Wherever the truth lies, doesn't one obvious hole in the Fraser story immediately spring to mind? If the couple had happily connived with him a year ago why wouldn't they do so again? Why didn't he tell his snapper to buy them a bottle of bubbly and pose all over again?
I know that certain very famous people have colluded with Fraser but he must not be allowed to smear those who haven't done so.
Wallis's third rationalisation, a common one among tabloid editors when confronted by complaints from celebrities, is that Cox has courted the press. She has posed for raunchy pictures, talked of her sex life and played the wild child. As another tabloid editor told me: "Sara Cox isn't JK Rowling or Anna Ford. She's a rock chick, a creature of our papers."
So, adding up the three strands, with the pictures in front of him and only a couple of hours to go to deadline, Wallis made a bad call.
It doesn't wash with me. It's surely obvious that the pictures were taken without Cox's consent and the defence about people "using" newspapers is highly suspect. Cox's recent track record suggests she wised up to that long ago and has acted sensibly since.
Wallis yesterday published an apology for having caused the couple "unhappiness and distress". "I certainly never intended to upset Sara," he says. "I gave it a lot of thought before I published and I genuinely believed they were taken from a public beach."
He also knows that other journalists disapprove of what he did. By chance, at a party last week, Wallis bumped into News International chairman Les Hinton, who also happens to be chairman of the PCC's code committee. They are good friends but it didn't restrain Hinton from haranguing Wallis, saying at one point: "You're a fucking idiot for buying those pictures."

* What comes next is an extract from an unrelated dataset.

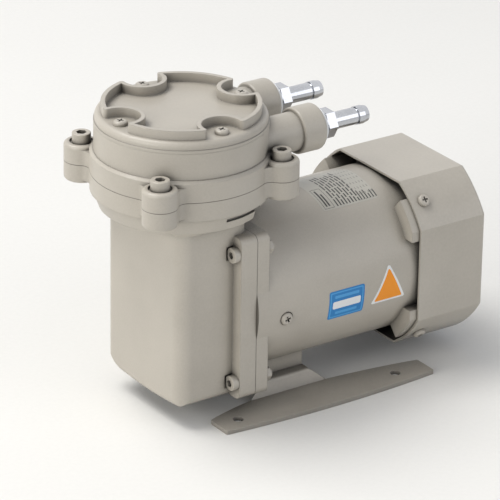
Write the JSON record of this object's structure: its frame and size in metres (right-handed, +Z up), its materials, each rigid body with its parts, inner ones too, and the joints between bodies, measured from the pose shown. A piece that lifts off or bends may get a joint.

I was reminded that Wallis himself is often to be found hiding in bushes because his hobby is birdwatching. That may raise a smile, even from Cox, but there is little to laugh about in this silly episode. Imagine if the ingenuity used by Fraser and his photographers to do this kind of work was used to show us what is happening in Afghanistan?
Then again, would our tabloid papers ever spend the resources on that kind of journalism?